The short answer is that I just don’t do spoken word well. No matter how I try, I always end up (to my ears, anyway) sounding like a train conductor reading off a list of stops.
I think I did okay in the YouTube video—with plenty of help from my computer genius nephew, Joe, who skillfully assembled the whole project for me. But that was after much rehearsal, with Joe and his laptop as the only spectators. Put me before a live audience and I start stumbling over my own tongue like Ralph Kramden—“hummina, hummina, hummina. . .”
Still, I respect any poet who can do justice to oral reading. My friend in England, the poet Salena Godden, is a prime example of that. Her written work is lively and studiously crafted. When Salena reads her words aloud, though, her warm and personable voice just takes them to a higher level. It’s like she’s talking directly to you.

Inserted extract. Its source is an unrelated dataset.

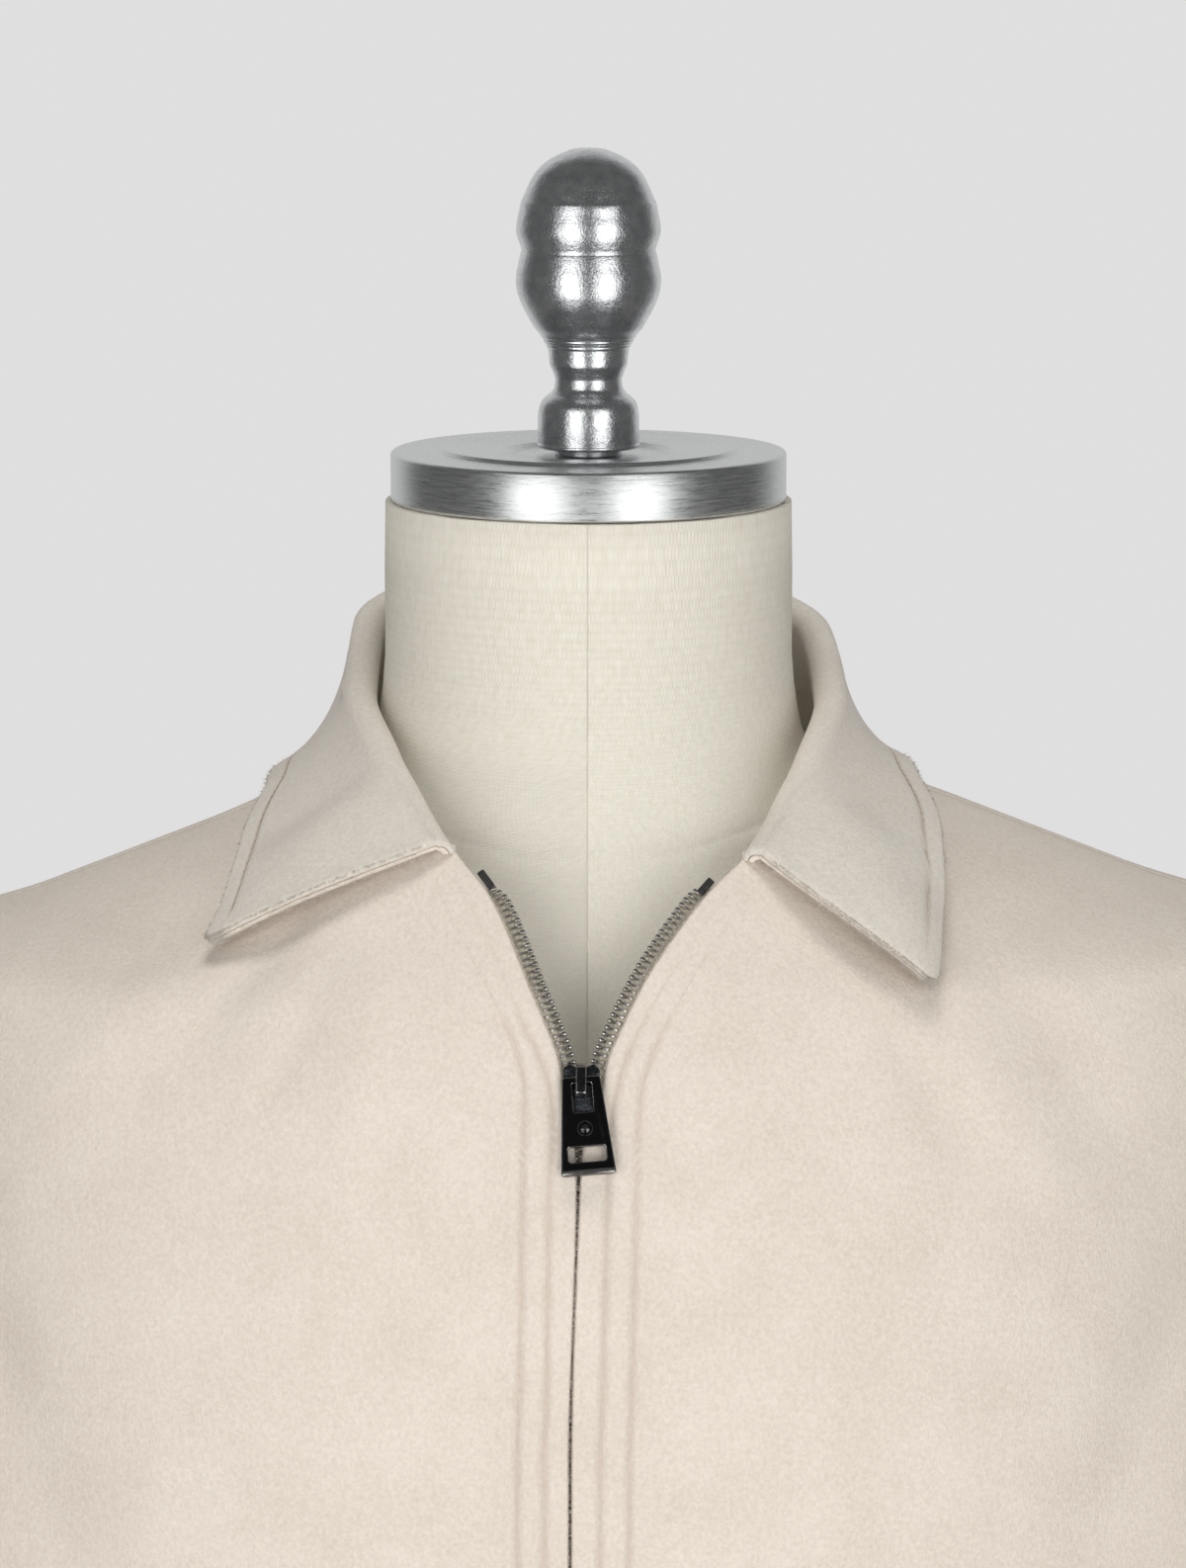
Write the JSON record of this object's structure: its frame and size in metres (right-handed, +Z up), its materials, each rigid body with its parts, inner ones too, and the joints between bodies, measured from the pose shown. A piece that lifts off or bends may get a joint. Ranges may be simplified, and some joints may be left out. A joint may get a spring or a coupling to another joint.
{
  "type": "zip-front wool overcoat on a limbless dress form",
  "caption": "Mid-thigh wool overcoat with a turned-down collar and metal front zip, open at the neck, on a covered torso form with a metal neck cap, turned finial and round foot.",
  "frame": {"origin": "centre of the underside of the stand's round foot, on the pole's axis, at floor height", "axes": "+Z up the pole; the coat's front faces -Y; the wearer's left sleeve is at +X"},
  "size_m": [0.663, 0.37, 1.6658],
  "materials": {
    "wool_coating": "brushed wool coating, cream, with a soft raised nap",
    "zip_tape": "woven cream zip tape, matt",
    "dark_zip_metal": "gunmetal plating, worn bright along the edges",
    "zip_teeth": "bright nickel zip teeth",
    "form_cover": "cream linen cover, stretched smooth",
    "turned_aluminium": "turned aluminium, brushed round the rim",
    "cast_aluminium": "cast aluminium, pitted and softly polished",
    "stand_paint": "satin grey paint on steel and cast iron"
  },
  "bodies": {
    "root": {"front_left": "wool_coating", "front_right": "wool_coating", "back": "wool_coating", "sleeve_left": "wool_coating", "sleeve_right": "wool_coating", "under_collar": "wool_coating", "upper_collar": "wool_coating", "zip_tape_left": "zip_tape", "zip_tape_right": "zip_tape", "zip_stop_left": "dark_zip_metal", "zip_stop_right": "dark_zip_metal", "zip_slider": "dark_zip_metal", "zip_box": "dark_zip_metal", "form_torso": "form_cover", "neck_cap": "turned_aluminium", "finial": "cast_aluminium", "pole": "stand_paint", "base": "stand_paint"},
    "tab": {"pull_tab": "dark_zip_metal"}
  },
  "joints": [
    {"name": "tab_swing", "type": "hinge", "parent": "root", "child": "tab", "pos_m": [-0.00201, -0.12786, 1.40774], "axis": [-0.9967, -0.0284, -0.0755], "range_deg": [0, 170]}
  ]
}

As for me and my thick Chicago accent? I think it’s best that I stick to the written word.
You did great; don’t sell yourself short. That poem is one of my favorites in your poetry chapbook, Cold Case Cowboys, which is very natural and “readable” as your poems are basically narrative. What’s your opinion on narrative poetry as poetry?
My opinion is that narrative poetry is poetry. I’ll never understand why some people insist on treating narrative poetry as the red-headed stepchild of verse. The ancient Greeks and Romans had no problem with this genre, which is at least as old as they are. Who would argue that Lord Byron’s Don Juan, Edgar Allan Poe’s “The Raven,” Carl Sandburg’s The People, Yes or Gwendolyn Brooks’ In the Mecca aren’t poetry? All of them are narrative poems. What about Charles Bukowski, who revived the free verse narrative poem back in the 1960s? Not poetry? No way.

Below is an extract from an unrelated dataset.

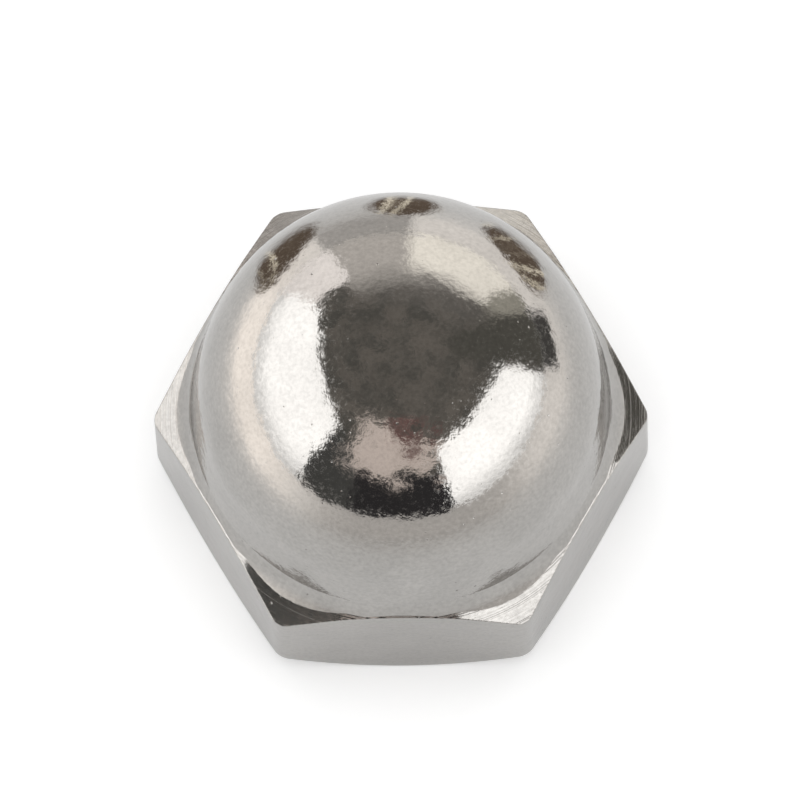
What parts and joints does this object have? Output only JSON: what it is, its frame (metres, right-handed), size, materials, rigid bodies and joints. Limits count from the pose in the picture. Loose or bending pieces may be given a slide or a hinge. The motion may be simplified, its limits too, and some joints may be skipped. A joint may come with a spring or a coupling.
{
  "type": "cap nut",
  "caption": "Hexagon cap nut with a domed crown that closes the threaded hole, one piece of bright-plated metal.",
  "frame": {"origin": "on the thread axis, at the flat bearing face that the nut is tightened against", "axes": "+Z along the thread axis, from the bearing face up to the top of the crown; +X through a corner of the hexagon; +Y through the middle of a flat"},
  "size_m": [0.0148, 0.013, 0.0131],
  "materials": {
    "nickel_plate": "bright nickel plate on steel, polished with a fine grain, slightly worn at the edges"
  },
  "bodies": {
    "root": {"cap_nut": "nickel_plate"}
  },
  "joints": []
}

On this subject, I take my cue from Ray Foreman, himself a terrific narrative poet and the editor of Clark Street Review, which specializes in such writing. By limiting oneself to an insular, navel-gazing format, it’s easy to get bogged down by the Overwhelming I—“I feel, I think, I want.” It’s just you yammering on about you all the time, which can get damned tedious, for both writer and reader. I’m not saying that this type of poem isn’t valid or necessary for some topics. But it’s like painting exclusively in one color. Eventually, you paint yourself into a corner.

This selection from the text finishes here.